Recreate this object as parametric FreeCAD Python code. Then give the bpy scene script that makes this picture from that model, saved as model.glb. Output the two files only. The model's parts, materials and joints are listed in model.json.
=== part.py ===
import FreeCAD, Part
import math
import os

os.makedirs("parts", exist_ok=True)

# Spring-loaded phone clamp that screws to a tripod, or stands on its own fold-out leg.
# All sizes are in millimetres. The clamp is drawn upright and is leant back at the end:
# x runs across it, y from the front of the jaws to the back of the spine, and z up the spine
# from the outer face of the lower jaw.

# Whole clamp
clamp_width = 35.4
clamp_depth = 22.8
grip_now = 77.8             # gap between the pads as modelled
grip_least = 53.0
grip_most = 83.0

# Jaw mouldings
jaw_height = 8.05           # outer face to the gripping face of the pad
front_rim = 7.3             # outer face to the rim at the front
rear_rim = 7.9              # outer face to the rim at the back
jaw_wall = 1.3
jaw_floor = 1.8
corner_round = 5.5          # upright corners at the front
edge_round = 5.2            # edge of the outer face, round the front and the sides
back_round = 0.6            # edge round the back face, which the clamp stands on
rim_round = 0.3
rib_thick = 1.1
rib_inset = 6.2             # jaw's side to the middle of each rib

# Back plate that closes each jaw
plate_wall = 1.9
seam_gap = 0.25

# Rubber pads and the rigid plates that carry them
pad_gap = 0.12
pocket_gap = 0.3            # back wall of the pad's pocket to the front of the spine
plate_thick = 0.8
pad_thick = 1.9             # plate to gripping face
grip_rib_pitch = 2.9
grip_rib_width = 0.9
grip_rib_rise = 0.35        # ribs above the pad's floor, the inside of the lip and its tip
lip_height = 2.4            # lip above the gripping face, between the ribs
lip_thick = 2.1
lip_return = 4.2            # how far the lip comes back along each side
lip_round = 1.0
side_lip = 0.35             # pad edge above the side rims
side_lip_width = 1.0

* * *

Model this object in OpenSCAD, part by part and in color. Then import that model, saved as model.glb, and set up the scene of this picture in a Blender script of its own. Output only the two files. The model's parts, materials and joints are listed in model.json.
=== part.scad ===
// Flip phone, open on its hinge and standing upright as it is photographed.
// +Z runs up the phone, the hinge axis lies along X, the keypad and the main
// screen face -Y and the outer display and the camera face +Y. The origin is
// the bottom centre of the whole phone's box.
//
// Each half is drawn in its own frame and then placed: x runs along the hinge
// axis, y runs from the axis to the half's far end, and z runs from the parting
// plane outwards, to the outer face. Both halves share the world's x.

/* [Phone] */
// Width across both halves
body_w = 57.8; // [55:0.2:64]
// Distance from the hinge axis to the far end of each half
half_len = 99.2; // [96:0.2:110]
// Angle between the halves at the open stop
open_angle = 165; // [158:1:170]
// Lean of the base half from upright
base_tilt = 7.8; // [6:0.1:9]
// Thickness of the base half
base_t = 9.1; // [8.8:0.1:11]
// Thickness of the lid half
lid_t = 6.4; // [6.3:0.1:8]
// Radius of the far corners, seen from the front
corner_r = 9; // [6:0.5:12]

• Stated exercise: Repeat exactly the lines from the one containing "Recreate this object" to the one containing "side_lip_width = 1.0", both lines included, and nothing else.

• The solution:
Recreate this object as parametric FreeCAD Python code. Then give the bpy scene script that makes this picture from that model, saved as model.glb. Output the two files only. The model's parts, materials and joints are listed in model.json.
=== part.py ===
import FreeCAD, Part
import math
import os

os.makedirs("parts", exist_ok=True)

# Spring-loaded phone clamp that screws to a tripod, or stands on its own fold-out leg.
# All sizes are in millimetres. The clamp is drawn upright and is leant back at the end:
# x runs across it, y from the front of the jaws to the back of the spine, and z up the spine
# from the outer face of the lower jaw.

# Whole clamp
clamp_width = 35.4
clamp_depth = 22.8
grip_now = 77.8             # gap between the pads as modelled
grip_least = 53.0
grip_most = 83.0

# Jaw mouldings
jaw_height = 8.05           # outer face to the gripping face of the pad
front_rim = 7.3             # outer face to the rim at the front
rear_rim = 7.9              # outer face to the rim at the back
jaw_wall = 1.3
jaw_floor = 1.8
corner_round = 5.5          # upright corners at the front
edge_round = 5.2            # edge of the outer face, round the front and the sides
back_round = 0.6            # edge round the back face, which the clamp stands on
rim_round = 0.3
rib_thick = 1.1
rib_inset = 6.2             # jaw's side to the middle of each rib

# Back plate that closes each jaw
plate_wall = 1.9
seam_gap = 0.25

# Rubber pads and the rigid plates that carry them
pad_gap = 0.12
pocket_gap = 0.3            # back wall of the pad's pocket to the front of the spine
plate_thick = 0.8
pad_thick = 1.9             # plate to gripping face
grip_rib_pitch = 2.9
grip_rib_width = 0.9
grip_rib_rise = 0.35        # ribs above the pad's floor, the inside of the lip and its tip
lip_height = 2.4            # lip above the gripping face, between the ribs
lip_thick = 2.1
lip_return = 4.2            # how far the lip comes back along each side
lip_round = 1.0
side_lip = 0.35             # pad edge above the side rims
side_lip_width = 1.0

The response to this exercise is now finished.